The government of Iran, too, has been keen to associate itself with the Palestinians. Mahmoud Ahmadinejad, Iran’s president, was quick to condemn Israel for its attack on Gaza and put pressure on Arab rivals for failing to support Hamas. In a letter published on his website on Thursday January 15th, Mr Ahmadinejad urged King Abdullah of Saudi Arabia to speak out against Israel’s offensive in Gaza. He accused the Saudi king and other Arab leaders of being complicit in a “genocide” perpetrated against the Palestinians, and exhorted all Arab states to cut their ties with Israel.

But Hamas’s links with Iran may be hazier than they first seem. For a start Hamas’s exiled leaders are based in Damascus, Syria’s capital, not in Tehran. Second, much of the speculation about Hamas’s relationship with Iran has been prompted by comparisons between Israel’s current conflict in the Gaza Strip and its last war, in Lebanon in 2006, when it faced Hizbullah, another militant Islamist movement. Hizbullah, a Shia group, undoubtedly has close links with Iran, whose population is largely Shia and whose unique system of government is based on Shia Islam. Iran, alongside Syria, played a central role in the establishment of Hizbullah in the 1980s and close strategic ties persist today.

Hamas is a different creature. It emerged out of the Muslim Brotherhood, a Sunni Islamist group, and has less of a natural affinity with Iran. Whereas Iran may see in Hamas some shared revolutionary goals, and of course a shared opposition to Israel, the partnership may be one of expediency as much as a strategic alliance.

Determining Iran’s material support for Hamas is tricky. Iran has provided funding to Hamas, but more cash has probably come from Sunni Arab countries such as Saudi Arabia and Qatar. And although Iran may have supplied Hamas with a number of Katyusha Grad missiles, the majority of Hamas’s arsenal still seems to be homemade Qassam rockets. Iran seems to have been far more generous to Hizbullah in 2006.
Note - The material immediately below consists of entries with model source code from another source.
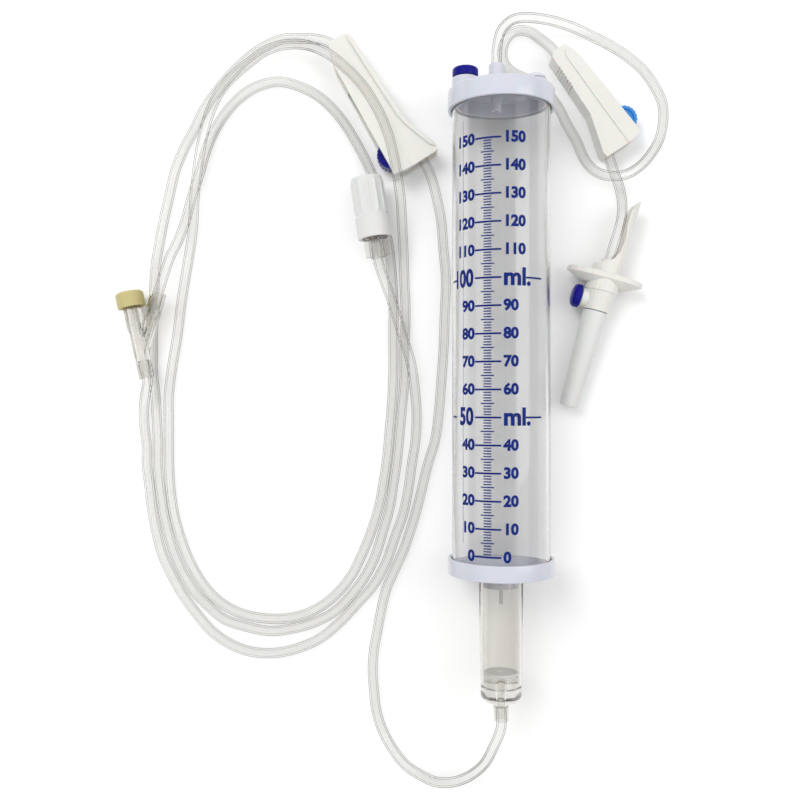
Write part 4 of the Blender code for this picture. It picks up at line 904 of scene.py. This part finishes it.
# Outlines of (radius, height), over the base height or in the frame that the piece is turned with
VENT_BOSS = cup(
    VENT_RECESS_R, VENT_BOSS_R, -BOSS_ROOT, VENT_BOSS_HEIGHT - VENT_RECESS_DEPTH, VENT_BOSS_HEIGHT
)
COLLAR_FLOOR = COLLAR_HEIGHT - SOCKET_DEPTH
COLLAR = [
    (SOCKET_R, COLLAR_FLOOR), (SOCKET_R, COLLAR_HEIGHT), (COLLAR_R, COLLAR_HEIGHT),
    (COLLAR_R, COLLAR_FOOT_HEIGHT), (COLLAR_FOOT_R, 0), (COLLAR_FOOT_R, -BOSS_ROOT),
    (ORIFICE_R, -BOSS_ROOT), (ORIFICE_R, COLLAR_FLOOR),
]
NOZZLE = [
    (ORIFICE_R, -NOZZLE_LENGTH), (NOZZLE_TIP_R, -NOZZLE_LENGTH), (NOZZLE_R, BOSS_ROOT),
    (ORIFICE_R, BOSS_ROOT),
]
SPARE_BOSS = cup(SPARE_DIMPLE_R, SPARE_R, -BOSS_ROOT, SPARE_HEIGHT - SPARE_DIMPLE_DEPTH, SPARE_HEIGHT)
PORT_BOSS = cup(
    PORT_RECESS_R, PORT_BOSS_R, -BOSS_ROOT, PORT_BOSS_HEIGHT - PORT_RECESS_DEPTH, PORT_BOSS_HEIGHT
)
CHAMBER_PLUG = ring(NEEDLE_R + FIT, CHAMBER_TOP_R - CHAMBER_WALL - FIT, -CAP_PLUG_HEIGHT, BOSS_ROOT)
NEEDLE_HUB = ring(NEEDLE_R + FIT, NEEDLE_HUB_R, BOSS_ROOT, CAP_PLATE + NEEDLE_HUB_HEIGHT)
VENT_CAP = [(0, -1.7), (3.7, -1.7), (3.7, 0), (5.05, 0), (5.05, 3.0), (4.5, 3.6), (3.5, 3.1), (0, 3.1)]
VENT_FILTER_U = VENT_BOSS_HEIGHT - VENT_RECESS_DEPTH + FIT
VENT_FILTER = ring(0, VENT_RECESS_R - FIT, VENT_FILTER_U, VENT_FILTER_U + VENT_FILTER_HEIGHT)
BUNG = [
    (0, -3.1), (3.0, -3.1), (3.0, 0), (4.1, 0), (4.1, 0.9), (3.2, 1.7), (2.2, 1.7), (1.8, 1.3), (0, 1.3),
]
CHAMBER = [
    (CHAMBER_BOTTOM_R - CHAMBER_WALL, CHAMBER_BOTTOM_U), (CHAMBER_BOTTOM_R, CHAMBER_BOTTOM_U),
    (CHAMBER_TOP_R, CHAMBER_TOP_U), (CHAMBER_TOP_R - CHAMBER_WALL, CHAMBER_TOP_U),
]
CHAMBER_FILTER = ring(
    FILTER_HOLE_R, CHAMBER_BOTTOM_R - CHAMBER_WALL - FIT, FILTER_U, FILTER_U + FILTER_HEIGHT
)
CHAMBER_BASE = [
    (2.3, 0), (2.8, 0), (3.1, 7.8), (6.4, 7.8), (7.95, 9.6), (7.95, 13.7), (6.65, 13.7), (6.65, 18.0),
    (1.4, 18.0), (1.4, 5.6), (2.3, 5.6),
]
NEEDLE = ring(
    NEEDLE_BORE_R, NEEDLE_R, BOTTOM_CAP_U - CAP_PLUG_HEIGHT - NEEDLE_DROP, BOTTOM_CAP_U + CAP_PLATE
)
SHEATH = [(4.05, 0), (4.95, 0), (3.65, 39.7), (0, 39.7), (0, 38.6), (2.75, 38.6)]
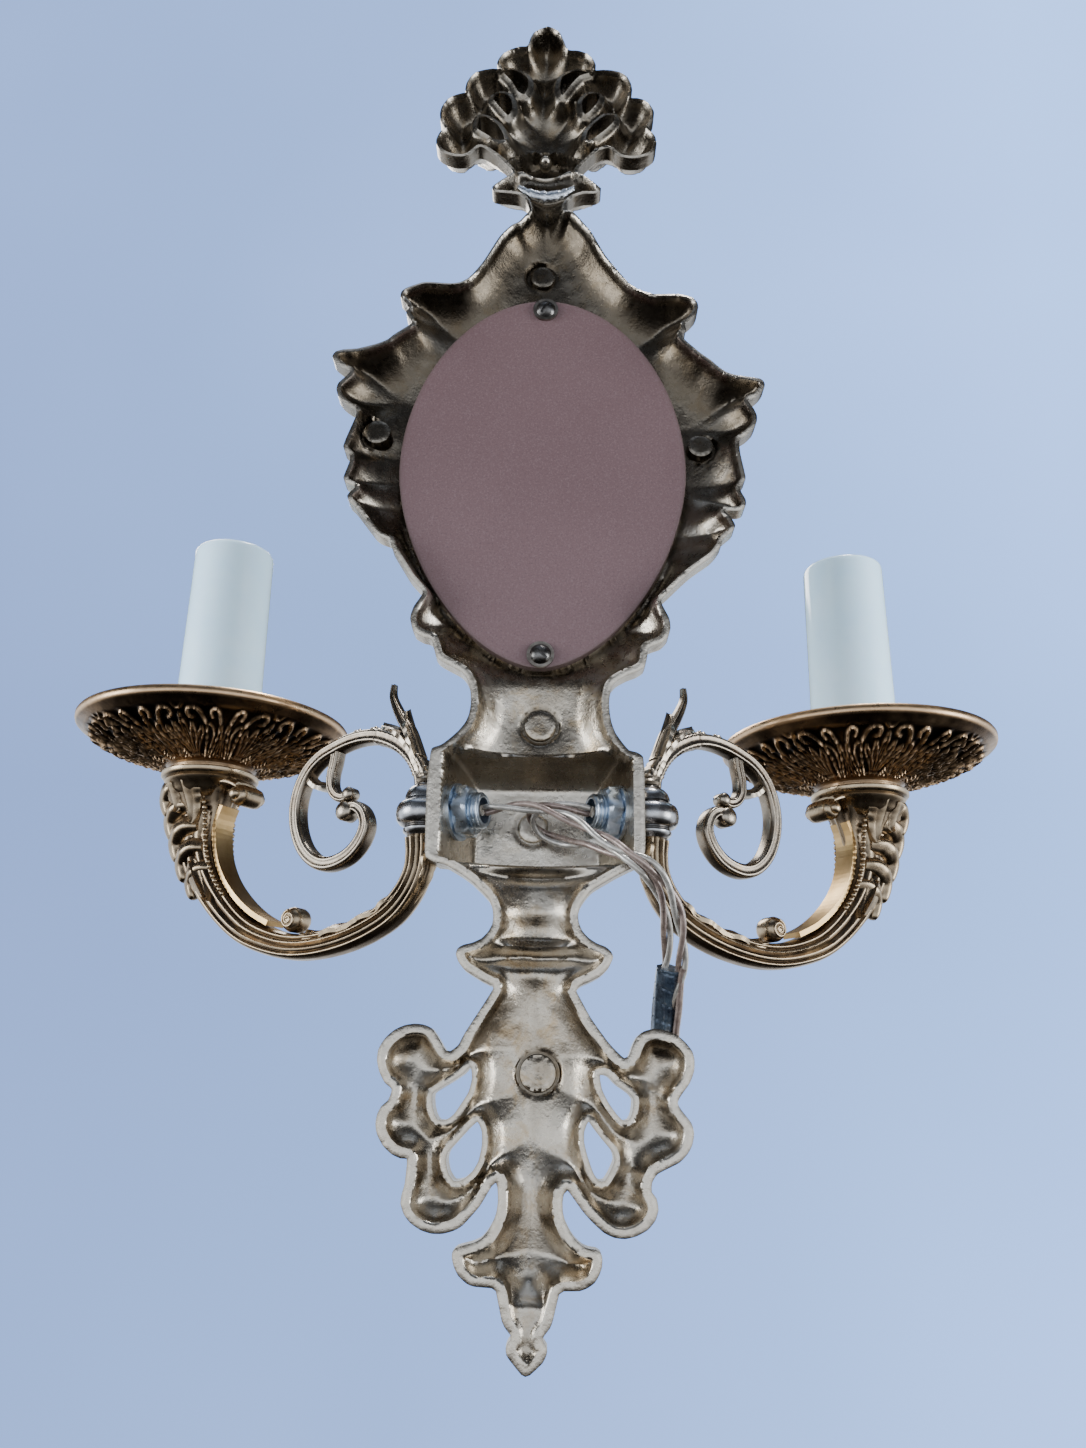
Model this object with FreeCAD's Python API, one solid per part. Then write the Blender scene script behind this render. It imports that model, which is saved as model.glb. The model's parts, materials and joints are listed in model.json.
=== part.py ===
import FreeCAD, Part
import os
import math

os.makedirs("parts", exist_ok=True)
V = FreeCAD.Vector

# ---------------------------------------------------------------------------
# Two-arm oval mirror wall light, cast brass, seen here as an assembly.
# Frame: millimetres, +Z up, X to the right seen from the front, the wall is
# the plane Y = 0 and the mirror faces -Y.  The origin is on the wall plane at
# the centre of the wiring box mouth.  "right" parts are at +X, "left" at -X.
# ---------------------------------------------------------------------------

# ---- driving dimensions (mm) ----
EDGE_Y = 5.4            # depth of the straight outer edge of the casting
RIM_W = 2.2             # width of the flat rim that meets the wall
SKIN = 2.0              # skin left behind the first step of the hollow
STEP1_Y = 3.4           # depth of the first step of the hollow
HOLLOW_Y = 8.5          # depth of the main hollow
FRONT_Y = 11.0          # front of the relief away from the mirror
INSET_FRONT = 3.0       # how far the relief steps in from the edge
INSET_HOLLOW = 4.6      # how far the main hollow steps in from the edge
FRAME_FLOOR_Y = 12.0    # floor of the hollow round the mirror
FRAME_FRONT_Y = 15.0    # front face round the mirror
BEZEL_FRONT_Y = 18.0    # front of the raised oval bezel

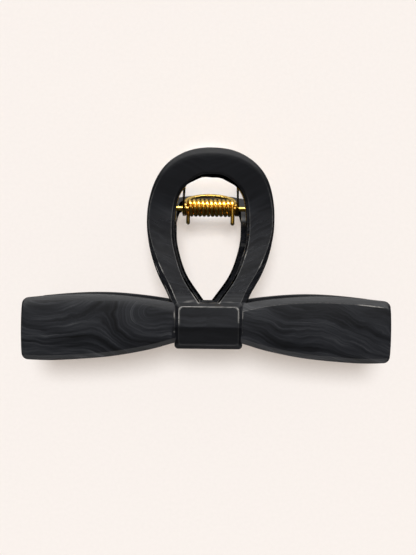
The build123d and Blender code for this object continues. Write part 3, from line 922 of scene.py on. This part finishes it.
# ----------------------------------------------------------------- materials
class Nodes:
    """Short names for building a node tree."""

    def __init__(self, tree):
        self.tree = tree

    def new(self, kind, **values):
        node = self.tree.nodes.new(kind)
        for key, value in values.items():
            setattr(node, key, value)
        return node

    def put(self, node, socket, value):
        if isinstance(value, bpy.types.NodeSocket):
            self.tree.links.new(value, node.inputs[socket])
        else:
            node.inputs[socket].default_value = value

    def math(self, operation, a, b=0.0, c=0.0, clamp=False):
        node = self.new("ShaderNodeMath", operation=operation, use_clamp=clamp)
        self.put(node, 0, a)
        self.put(node, 1, b)
        if operation in ("MULTIPLY_ADD", "SMOOTH_MIN", "SMOOTH_MAX"):
            self.put(node, 2, c)
        return node.outputs[0]

    def add(self, a, b):
        return self.math("ADD", a, b)

    def sub(self, a, b):
        return self.math("SUBTRACT", a, b)

    def mul(self, a, b):
        return self.math("MULTIPLY", a, b)

    def vector(self, x, y, z):
        node = self.new("ShaderNodeCombineXYZ")
        for i, v in enumerate((x, y, z)):
            self.put(node, i, v)
        return node.outputs[0]

    def noise(self, vector, scale=1.0, detail=2.0, rough=0.5, distortion=0.0):
        node = self.new("ShaderNodeTexNoise", noise_dimensions="3D")
        self.put(node, "Vector", vector)
        self.put(node, "Scale", scale)
        self.put(node, "Detail", detail)
        self.put(node, "Roughness", rough)
        self.put(node, "Distortion", distortion)
        return node.outputs["Fac"]

    def curve(self, value, points, low, high):
        """value over a chart of (at, height) points, as a smooth line."""
        node = self.new("ShaderNodeFloatCurve")
        line = node.mapping.curves[0]
        xs = [p[0] for p in points]
        span = xs[-1] - xs[0]
        scaled = [((x - xs[0]) / span, (y - low) / (high - low)) for x, y in points]
        line.points[0].location, line.points[1].location = scaled[0], scaled[-1]
        for p in scaled[1:-1]:
            line.points.new(*p)
        node.mapping.update()
        at = self.math("DIVIDE", self.sub(value, xs[0]), span, clamp=True)
        self.put(node, "Value", at)
        return self.add(self.mul(node.outputs[0], high - low), low)

    def ramp(self, value, stops, mode="LINEAR"):
        node = self.new("ShaderNodeValToRGB")
        node.color_ramp.interpolation = mode
        elements = node.color_ramp.elements
        while len(elements) > 1:
            elements.remove(elements[-1])
        elements[0].position, elements[0].color = stops[0][0], (*stops[0][1], 1)
        for at, colour in stops[1:]:
            made = elements.new(at)
            made.color = (*colour, 1)
        self.put(node, "Fac", value)
        return node.outputs["Color"]

    def mix(self, share, a, b):
        node = self.new("ShaderNodeMix", data_type="RGBA")
        self.put(node, 0, share)
        for socket, value in ((6, a), (7, b)):
            if isinstance(value, tuple):
                value = (*value, 1)
            self.put(node, socket, value)
        return node.outputs[2]

    def blend(self, share, a, b):
        """a at share 0, b at share 1, as numbers."""
        return self.add(self.mul(a, self.sub(1.0, share)), self.mul(b, share))

    def attribute(self, name):
        node = self.new("ShaderNodeAttribute", attribute_name=name, attribute_type="GEOMETRY")
        return node.outputs["Fac"]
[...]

Iranian support for Hamas thus appears to be more theatrical than practical. Following a fatwa from Ayatollah Ali Khamenei, Iran’s supreme leader, saying that anyone who was killed while defending Palestinians would be considered a martyr, student groups claimed that 70,000 volunteers signed up to go to Gaza. Some staged a sit-in at Tehran’s international airport, demanding to be allowed to travel to Gaza to help the Palestinians.

But officials reined in demonstrations once they started to involve attacks on embassies. Then the Ayatollah himself went on Iranian television to thank those who had offered to go to Gaza, but said that Iranians' hands were tied in this arena. This was understood as a ban on Iranians actually getting on planes and flying off to assist Palestinians.

For Mr Ahmadinejad there is a balance to strike regarding Hamas. Stirring up public anger over Gaza provides a welcome distraction from Iran’s ongoing economic woes ahead of a presidential election in June. Yet he might prefer to limit Iran’s outbursts, for now at least, to avoid provoking a direct confrontation with Israel, and in turn with America, just as Barack Obama enters the White House. The arrival of a new American president who may prove to be more conciliatory than his predecessor represents a delicate moment for Iranian diplomacy, for example over its disputed nuclear programme. Iran may indeed be interested in Hamas’s fortunes, but it is concerned with other matters too.